Our brain likes to think it knows how things are going to go, It likes to think it understands the world and our place in it. And It costs us something to be wrong. There is a price to being wrong. And for our brain it means that we are wrong and if we are wrong we have a serious problem.

Why? Because their brain believes being right is the “safe way.”

Evolutionarily speaking, being right is what kept us alive. We had to be right about the dangers. We had to be right about where the predators were and what plants were poisonous and what the smell on the breeze meant. If we aren’t right, we’re dead.

And so it’s really important for the brain to think it’s right and be able to predict the world. And even though in our modern world we don’t have these threats, this programming is still at work in our brain.

How to Be Willing to Be Wrong

So how do we train our brain to become more willing to be wrong?

You can use the following questions and tools to help you:

  1. So, the first question I want you to ask is the question Byron Katie asks, “Who would I be without this thought?”

In other words, who would I be, what would I do, what would my life be like, without this thought. If I didn’t believe this was true, how would my life be different.

For example:

If you didn’t believe you were undisciplined, who would you be?
If you didn’t believe you were impatient, who would you be?
If you didn’t believe you were dumb, who would you be?
If you didn’t believe you didn’t’ have enough talent, who would you be?
If you didn’t believe you couldn’t, who would you be and what would you do?

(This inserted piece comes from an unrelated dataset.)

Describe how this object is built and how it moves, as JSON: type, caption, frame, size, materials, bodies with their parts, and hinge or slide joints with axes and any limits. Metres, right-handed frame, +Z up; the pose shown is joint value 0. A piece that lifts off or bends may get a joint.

Do you see the huge shifts you can get by asking this question: who would I be without this thought?

This question will help you see, what you are believing is just a thought and if you are willing to be wrong about it, it can change everything else.

       2. Another helpful thought is simply, what if I’m wrong about that? What if I just made that up?

But often our brain resists this question because it doesn’t like being wrong. So it can be helpful to simply assume you are wrong and then ask yourself, “Now what?” What I want to show you is that, just like with the first question, when we assume we are wrong, then we can show up differently in our life because we are operating form a new thought.

So if you have painful thoughts that are keeping you stuck and preventing progress, assume you are 100% wrong about it. And ask yourself, “What now? I’m wrong. The opposite is true. Now what?”

      3. Okay, and the last tool I want to give you is based on the idea that our brain thinks that being wrong will cost us something—it likes to hold on to being right because it thinks there is too much to lose in being wrong.

I like to get around this by telling myself, “I have everything to gain by being wrong about this and nothing to gain by being right.”

When we have thoughts that are causing us pain or keeping us stuck or preventing our progress, we have everything to gain by being wrong about it and nothing to gain by being right.

Ask yourself, “What would I gain if I was wrong?” And see what becomes available to you.

Being willing to be wrong is the start to believing something new and that is how we make progress in our lives. Your brain doesn’t want to be wrong but there is truly no danger in being wrong and you have to remind it of that.

The more you can be willing to be wrong in the areas where you are stuck or that are causing you pain, the more forward progress and change and relief you will get. And that, my friends, is 100% awesome!